On the academic side, Henry said there was a “scattered discourse” of “scattered people” working on LGBT topics in South Korea, which is why the symposium over the weekend was so special. Nearly a dozen researchers from South Korea and the U.S. led a three-day discussion on LGBT themes in modern Korean history, from the early 20th century and into the present.

Henry said the goal is to publish a book with the other researchers that would challenge what people may think about same-sex marriage in South Korea. The book would also aim to provide an overview of how queerness has appeared in modern Korean history and how we might rethink that history from this new perspective.

“In Korea [same-sex marriage] is seen as something relatively new,” he explained, “as in it just happened in the past 10-15 years, or it’s simply an import from the United States or Europe–that is to say, foreign and not indigenous to Korea.

“My work aims to debunk that national myth by showing that throughout the post-1945 period, discussion and debate about women who, although not officially and legally marrying one another, were nonetheless unofficially and symbolically marrying one another was a very frequent and important part of South Korea’s low-brow popular culture.”

Yeosung gukgeuk, a traditional form of all-female musical theater, was also popular in Korean pop culture during the 1950s. It’s the subject of artist siren eun young jung’s project “(Off)Stage / Masterclass,” her latest exhibition in exploring gender roles in traditional Korean performances. Siren spent years studying the possibility of yeosung gukgeuk translating to the modern feminist perspective and through the subversiveness of gender politics, according to Blouin Art Info.

The documentary The Girl Princes (2012), which also screened at the festival, chronicles the short-lived rise and brisk fall of yeosung gukgeuk and follows many of the former performers today as they reminisced on their careers and legacies. During their heyday, Hu writes, the stars were idolized by fans to the point of even stalking and suicide.

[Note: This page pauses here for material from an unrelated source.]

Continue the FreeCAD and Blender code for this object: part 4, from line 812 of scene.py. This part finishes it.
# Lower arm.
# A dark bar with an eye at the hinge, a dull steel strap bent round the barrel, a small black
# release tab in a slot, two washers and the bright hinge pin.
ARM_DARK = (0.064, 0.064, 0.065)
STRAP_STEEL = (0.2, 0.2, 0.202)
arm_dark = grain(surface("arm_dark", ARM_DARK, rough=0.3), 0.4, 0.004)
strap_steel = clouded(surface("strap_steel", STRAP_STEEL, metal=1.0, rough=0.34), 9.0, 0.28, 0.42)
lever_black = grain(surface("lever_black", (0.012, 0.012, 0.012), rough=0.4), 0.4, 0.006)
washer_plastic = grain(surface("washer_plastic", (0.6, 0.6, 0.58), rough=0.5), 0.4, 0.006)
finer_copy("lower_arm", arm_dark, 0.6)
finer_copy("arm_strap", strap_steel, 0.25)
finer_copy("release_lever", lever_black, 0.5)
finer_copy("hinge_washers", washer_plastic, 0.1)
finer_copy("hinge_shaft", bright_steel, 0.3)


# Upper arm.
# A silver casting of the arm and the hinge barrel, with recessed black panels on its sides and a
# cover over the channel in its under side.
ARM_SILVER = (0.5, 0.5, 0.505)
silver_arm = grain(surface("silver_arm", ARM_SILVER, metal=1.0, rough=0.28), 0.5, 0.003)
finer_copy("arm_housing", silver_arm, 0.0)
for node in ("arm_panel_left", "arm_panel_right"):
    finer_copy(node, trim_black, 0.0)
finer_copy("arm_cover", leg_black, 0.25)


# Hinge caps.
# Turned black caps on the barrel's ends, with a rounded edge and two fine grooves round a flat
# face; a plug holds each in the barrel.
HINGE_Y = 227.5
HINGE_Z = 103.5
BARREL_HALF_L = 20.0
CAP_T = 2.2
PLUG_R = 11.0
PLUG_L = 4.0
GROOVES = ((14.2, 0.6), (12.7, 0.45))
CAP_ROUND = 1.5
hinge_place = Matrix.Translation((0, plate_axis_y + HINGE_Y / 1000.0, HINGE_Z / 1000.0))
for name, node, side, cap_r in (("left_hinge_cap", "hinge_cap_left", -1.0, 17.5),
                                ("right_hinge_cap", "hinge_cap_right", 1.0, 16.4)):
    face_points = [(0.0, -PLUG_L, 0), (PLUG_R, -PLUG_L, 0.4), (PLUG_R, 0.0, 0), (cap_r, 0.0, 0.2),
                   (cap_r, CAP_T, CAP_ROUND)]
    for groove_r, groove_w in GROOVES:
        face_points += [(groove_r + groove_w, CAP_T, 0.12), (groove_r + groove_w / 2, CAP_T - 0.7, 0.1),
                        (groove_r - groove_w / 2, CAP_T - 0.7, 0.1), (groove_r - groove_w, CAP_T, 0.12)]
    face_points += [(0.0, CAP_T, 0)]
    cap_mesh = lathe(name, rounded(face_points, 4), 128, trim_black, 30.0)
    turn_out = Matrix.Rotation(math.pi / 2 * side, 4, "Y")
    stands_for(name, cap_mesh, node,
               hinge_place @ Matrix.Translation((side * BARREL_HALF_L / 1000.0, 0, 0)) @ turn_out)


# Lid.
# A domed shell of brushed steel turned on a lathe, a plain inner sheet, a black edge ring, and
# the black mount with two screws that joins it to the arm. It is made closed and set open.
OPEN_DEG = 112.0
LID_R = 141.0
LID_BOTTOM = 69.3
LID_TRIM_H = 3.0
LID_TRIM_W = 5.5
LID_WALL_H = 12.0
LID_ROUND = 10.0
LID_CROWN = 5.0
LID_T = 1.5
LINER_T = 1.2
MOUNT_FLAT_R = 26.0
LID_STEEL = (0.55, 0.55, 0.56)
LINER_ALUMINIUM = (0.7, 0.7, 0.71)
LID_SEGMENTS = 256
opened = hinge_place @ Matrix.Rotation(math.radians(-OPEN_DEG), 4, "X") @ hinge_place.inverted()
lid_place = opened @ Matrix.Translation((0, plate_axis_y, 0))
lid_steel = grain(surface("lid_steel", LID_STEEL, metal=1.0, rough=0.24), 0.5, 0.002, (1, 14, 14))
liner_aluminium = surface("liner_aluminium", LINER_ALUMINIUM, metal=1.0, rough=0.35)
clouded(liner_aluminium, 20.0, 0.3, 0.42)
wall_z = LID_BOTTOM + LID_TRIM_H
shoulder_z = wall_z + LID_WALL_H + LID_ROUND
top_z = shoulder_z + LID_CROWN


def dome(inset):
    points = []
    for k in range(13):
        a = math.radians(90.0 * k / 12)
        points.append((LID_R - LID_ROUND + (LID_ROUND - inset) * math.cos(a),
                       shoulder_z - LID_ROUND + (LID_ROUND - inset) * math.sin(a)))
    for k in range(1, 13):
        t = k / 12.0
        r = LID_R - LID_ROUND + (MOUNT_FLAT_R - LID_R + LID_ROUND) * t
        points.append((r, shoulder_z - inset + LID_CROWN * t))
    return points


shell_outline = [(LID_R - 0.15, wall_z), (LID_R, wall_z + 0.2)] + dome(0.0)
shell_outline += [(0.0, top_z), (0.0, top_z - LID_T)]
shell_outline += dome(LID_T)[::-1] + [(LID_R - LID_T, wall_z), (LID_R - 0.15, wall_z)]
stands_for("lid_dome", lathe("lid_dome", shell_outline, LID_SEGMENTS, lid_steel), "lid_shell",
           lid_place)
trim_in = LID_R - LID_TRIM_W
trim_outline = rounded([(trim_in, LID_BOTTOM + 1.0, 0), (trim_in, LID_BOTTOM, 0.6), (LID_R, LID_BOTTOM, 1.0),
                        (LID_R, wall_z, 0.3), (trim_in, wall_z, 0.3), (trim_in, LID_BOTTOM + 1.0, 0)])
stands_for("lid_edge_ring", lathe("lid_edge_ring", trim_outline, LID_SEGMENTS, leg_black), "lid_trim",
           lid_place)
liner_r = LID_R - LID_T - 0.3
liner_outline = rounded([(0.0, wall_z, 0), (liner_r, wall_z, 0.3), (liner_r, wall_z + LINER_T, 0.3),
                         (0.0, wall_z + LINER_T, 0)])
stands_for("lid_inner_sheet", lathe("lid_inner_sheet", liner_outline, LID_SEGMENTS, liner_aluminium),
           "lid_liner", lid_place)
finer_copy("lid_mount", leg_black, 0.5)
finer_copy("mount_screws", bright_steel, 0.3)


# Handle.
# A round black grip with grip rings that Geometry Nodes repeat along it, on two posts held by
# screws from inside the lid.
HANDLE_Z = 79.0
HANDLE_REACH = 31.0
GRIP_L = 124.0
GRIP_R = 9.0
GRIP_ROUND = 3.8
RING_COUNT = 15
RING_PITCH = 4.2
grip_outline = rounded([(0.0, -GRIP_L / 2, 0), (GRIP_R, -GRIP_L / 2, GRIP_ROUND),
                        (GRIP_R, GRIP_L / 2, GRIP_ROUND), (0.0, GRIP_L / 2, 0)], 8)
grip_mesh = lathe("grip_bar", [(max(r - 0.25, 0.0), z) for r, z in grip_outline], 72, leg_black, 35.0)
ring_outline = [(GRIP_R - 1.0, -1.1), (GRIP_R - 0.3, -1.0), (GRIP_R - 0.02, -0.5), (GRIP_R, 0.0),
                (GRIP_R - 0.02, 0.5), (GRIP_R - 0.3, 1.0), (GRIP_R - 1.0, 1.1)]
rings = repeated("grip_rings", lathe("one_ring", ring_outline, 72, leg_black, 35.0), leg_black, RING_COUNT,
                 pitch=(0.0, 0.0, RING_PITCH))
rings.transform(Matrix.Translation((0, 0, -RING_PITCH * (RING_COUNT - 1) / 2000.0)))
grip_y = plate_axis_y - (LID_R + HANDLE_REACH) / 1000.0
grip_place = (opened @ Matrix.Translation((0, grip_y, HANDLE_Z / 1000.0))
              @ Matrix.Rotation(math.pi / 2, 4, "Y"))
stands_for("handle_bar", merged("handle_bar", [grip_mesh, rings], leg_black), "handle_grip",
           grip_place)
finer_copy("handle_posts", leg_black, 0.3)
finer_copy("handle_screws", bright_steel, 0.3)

The women were able to explore a much broader range of emotions and experiences than what was socially acceptable in the 1950s as they formed strong sisterhoods, while some even found love.

Girl Princes 2
The Girl Princes (Photo courtesy of Indie Plus)

Girl Princes 3

Girl Princes 1

“Art brings another medium through which we try to remember the past and which has resonance in the present,” Henry said. “It’s interesting to me that in contemporary Korea, you have a female director [Kim Hye-jung] who makes Girl Princes, [and] you have siren’s art piece, which is also about the same topic. … In Korea, you have various individuals who are also writing academic papers about the same all-female theatrical group.

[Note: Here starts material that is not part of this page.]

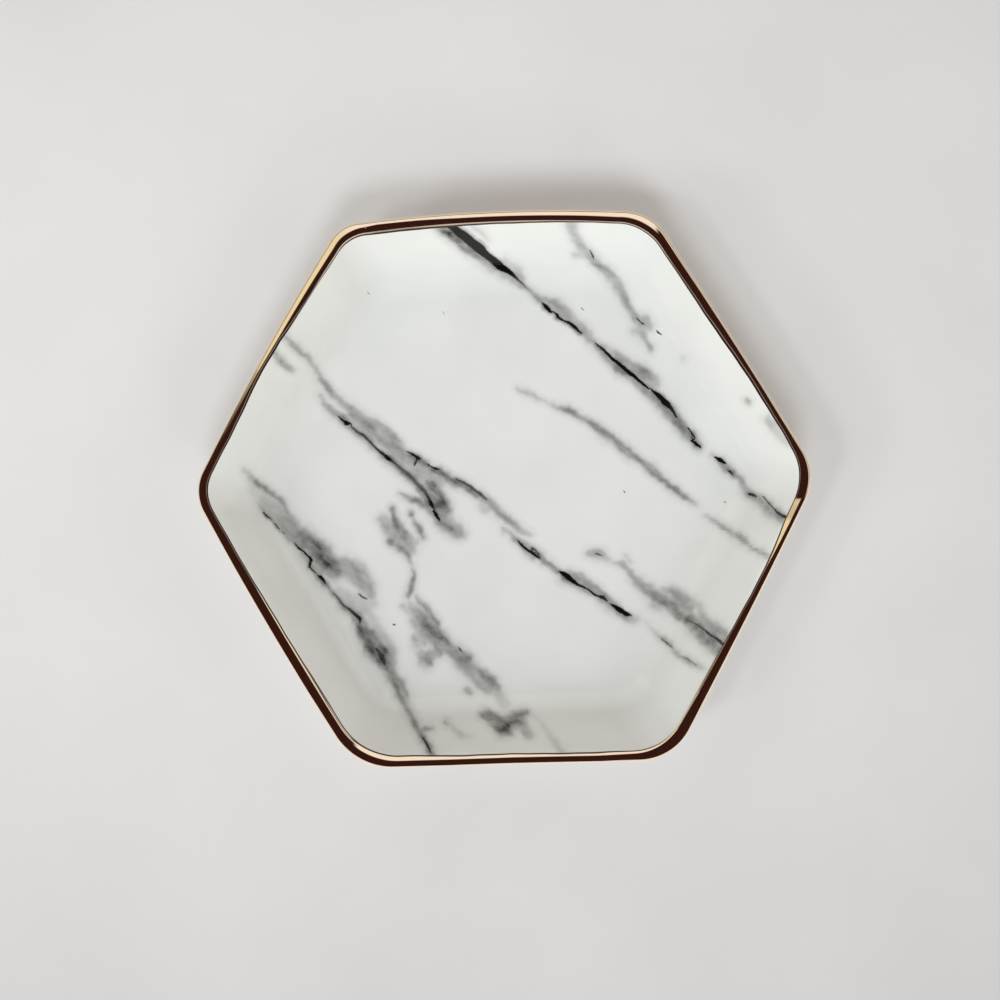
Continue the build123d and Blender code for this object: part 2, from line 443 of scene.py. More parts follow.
# Ink strokes, each a run of (right, down, half width, darkness), in pixels of the photograph and
# hundredths, where a darkness that isn't given is full. They are the crisp cores of the veins.
full_dark = 100
ink_strokes = [
    [(446, 223, 2.4), (452, 227, 3.4), (462.5, 235, 4.4), (471, 241.7, 4.6), (479.7, 249, 4.9),
     (488, 256, 3.4), (500, 266, 4), (508, 271.5, 2.8), (515, 276.5, 1.6, 80), (520, 281.5, 1, 45),
     (525, 286.5, 0.6, 25)],
    [(542.5, 302.5, 0.6), (546.3, 307.7, 2.2), (551.2, 311.9, 1.2)],
    [(554.5, 312.6, 1), (557.4, 314.6, 1.1), (557.6, 317, 1.6), (563.3, 320.4, 0.9),
     (569.3, 322.8, 1.5), (575.4, 327.7, 1.6), (580.5, 332.5, 1)],
    [(596.5, 344, 0.8), (605.7, 351.9, 1.5), (612, 358, 1.7), (621.2, 365.8, 1.6),
     (630.4, 373.5, 2.4), (639.6, 381.1, 1.6), (647.2, 387.2, 1)],
    [(651.5, 390, 1), (659.5, 396.4, 2.6), (667.1, 404.1, 3, 90), (671.5, 409, 1.8, 80),
     (676.3, 416.3, 1.2, 70)],
    [(688, 428, 0.7, 90), (691.5, 432.5, 0.9), (696, 438.5, 0.8, 90)],
    [(692.5, 441, 1.4), (696, 444, 1.8), (699.5, 446.5, 1.2)],
    [(715.9, 457.7, 1.2), (719.5, 459.9, 2.4), (724.4, 462.6, 1.2)],
    [(728.6, 470.4, 0.8, 60), (730.6, 472.4, 1.2, 70), (732.4, 474.4, 0.7, 60)],
    [(658, 331.7, 0.9), (660.5, 333.8, 0.8)],
    [(637.5, 318.5, 0.7, 60), (643, 324, 0.9, 60)],
    [(590, 251.5, 0.8, 60), (593, 256.5, 1.1, 60)],
    [(339, 416.5, 0.7, 70), (343, 420.8, 1.2), (346.5, 423.2, 2.4), (350.5, 424, 1, 80)],
    [(352, 427.5, 1.2, 40), (363.9, 435.9, 1.4, 55), (373, 445, 1.3, 50), (383.4, 454.6, 1.4, 75),
     (388.8, 458.5, 2.2), (392, 461, 1.2, 55), (398, 466, 1.6, 32), (407.3, 473.3, 1.6, 32),
     (417.8, 483.8, 1.8, 30), (425, 491.5, 1.8, 40), (428.6, 498.8, 1.4, 60), (431.4, 504, 2.1),
     (433.5, 508, 1.2, 80)],
    [(433.8, 511.3, 1.2), (436.6, 514.8, 1.9), (439.6, 519.5, 1)],
    [(408, 452, 1, 70), (412.5, 455, 1.3, 80), (417.3, 457.6, 1.7), (420.5, 458.2, 0.9, 80)],
    [(417, 459.5, 1, 70), (414.5, 463.5, 1.3, 60)],
    [(428, 464.6, 0.7, 90), (432.5, 467.3, 1), (436.3, 468.7, 1.6), (440, 469.8, 0.6, 80)],
    [(456, 478.8, 1, 30), (464, 482.5, 1.3, 42), (472, 487.6, 1.5, 48), (480, 493.8, 1.6, 50),
     (486, 499, 1.3, 40)],
    [(519, 541.5, 0.9, 70), (522.5, 545.5, 1.4, 90), (528, 550, 1.1, 90), (533.5, 554.3, 1.7),
     (539.2, 558.6, 0.9)],
    [(531.5, 547.6, 0.9, 70), (535.5, 550, 0.9, 70), (539.5, 555, 0.7, 55)],
    [(560.5, 572.3, 1.4), (563.5, 574, 2.4), (568, 577, 3), (573, 580.7, 2), (577.7, 584.7, 1.1),
     (583.6, 586.8, 1), (590.7, 591.3, 1, 90), (597.8, 595.8, 1.1, 80), (602.5, 597, 2, 75),
     (606, 600.5, 1.2, 70)],
    [(612.5, 605, 1.4, 90), (616, 607.8, 2.2), (621.5, 611.2, 2.5), (627, 614.3, 2.2),
     (629.8, 615, 1.1)],
    [(264.5, 513.3, 0.8), (267, 515.6, 1.1), (270.5, 518.8, 0.5, 60)],
    [(275, 524, 0.5, 50), (277.5, 526.5, 0.8, 80), (279, 528, 0.4, 50)],
    [(283, 532.3, 0.4, 50), (284, 533.3, 0.4, 50)],
    [(294.5, 542.4, 0.5, 30), (299.2, 548.2, 1.3), (303, 551.6, 0.8, 90), (307.5, 555.3, 1.1),
     (311.8, 559.6, 1.4), (310.3, 563, 1.2), (309.5, 567, 1.1, 80), (315, 572.7, 0.8, 40)],
    [(319.8, 576.3, 1.6), (322.3, 578.6, 1.8), (325, 583, 0.8, 80)],
    [(334, 593.8, 0.8, 40), (343.7, 605.3, 1, 40), (353.6, 613, 1.5, 60), (359.8, 618.4, 1.8, 80),
     (360, 622, 1, 50)],
    [(377, 650, 1.4, 40), (381.8, 657.5, 2.6, 48), (384.5, 663, 1.8, 42)],
    [(359.3, 594, 0.8, 55), (363, 597.5, 0.9, 60), (367, 598.8, 0.7, 50)],
    [(423, 738.5, 0.9, 80), (427.5, 746, 1.3, 85), (430.5, 751.5, 0.9, 80)],
    [(506, 723.6, 0.7, 90), (509, 726, 0.9)],
    [(459.5, 648.5, 0.7, 80), (461.3, 651, 0.7, 80)],
    [(691, 621.2, 0.8, 40), (701.6, 627.7, 0.8, 50), (709.8, 634.6, 1.2, 95), (713.3, 636.8, 1),
     (717.5, 639.6, 1.4), (724.3, 645.4, 1, 95)],
    [(596.3, 554, 0.8, 65), (601.3, 555.4, 0.6, 60)],
    [(661.5, 638.5, 0.6, 30), (666.5, 643, 1, 50), (672.5, 648, 0.6, 35)],
    [(683, 656.8, 0.5, 25), (688.5, 659.9, 0.8, 40), (696.5, 665, 0.5, 30)],
    [(749.8, 493.8, 1.1, 90), (752.5, 494.5, 1.5), (755.2, 495.6, 1, 85)],
    [(763.2, 497, 0.7, 60), (767.7, 501.4, 0.8, 60), (772.1, 506.8, 0.9, 65),
     (777.5, 513, 1.2, 80), (784.6, 516.6, 1.6, 95)],
    [(368, 293, 0.4, 60), (368.6, 293.4, 0.4, 60)],
    [(443, 313, 0.4, 50), (443.6, 313.4, 0.4, 50)],
    [(582.5, 308.6, 0.45, 70), (583, 309, 0.45, 70)],
    [(624, 491, 0.5, 80), (624.6, 491.4, 0.5, 80)],
    [(725, 502, 0.4, 60), (725.5, 502.4, 0.4, 60)],
    [(394, 624.4, 0.7, 80), (394.8, 624.8, 0.7, 80)],
]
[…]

“I think what’s really changed in the present is that since the 1990s, the public discourse is not only dominated by outsiders who are gazing at queer things, or using them for their own exploitive or sexploitive purposes. Instead, filmmakers, authors, and speakers who represent a queer way of life, or certain kinds of queer identity have become increasingly active in representing their own interests, and on their own terms.”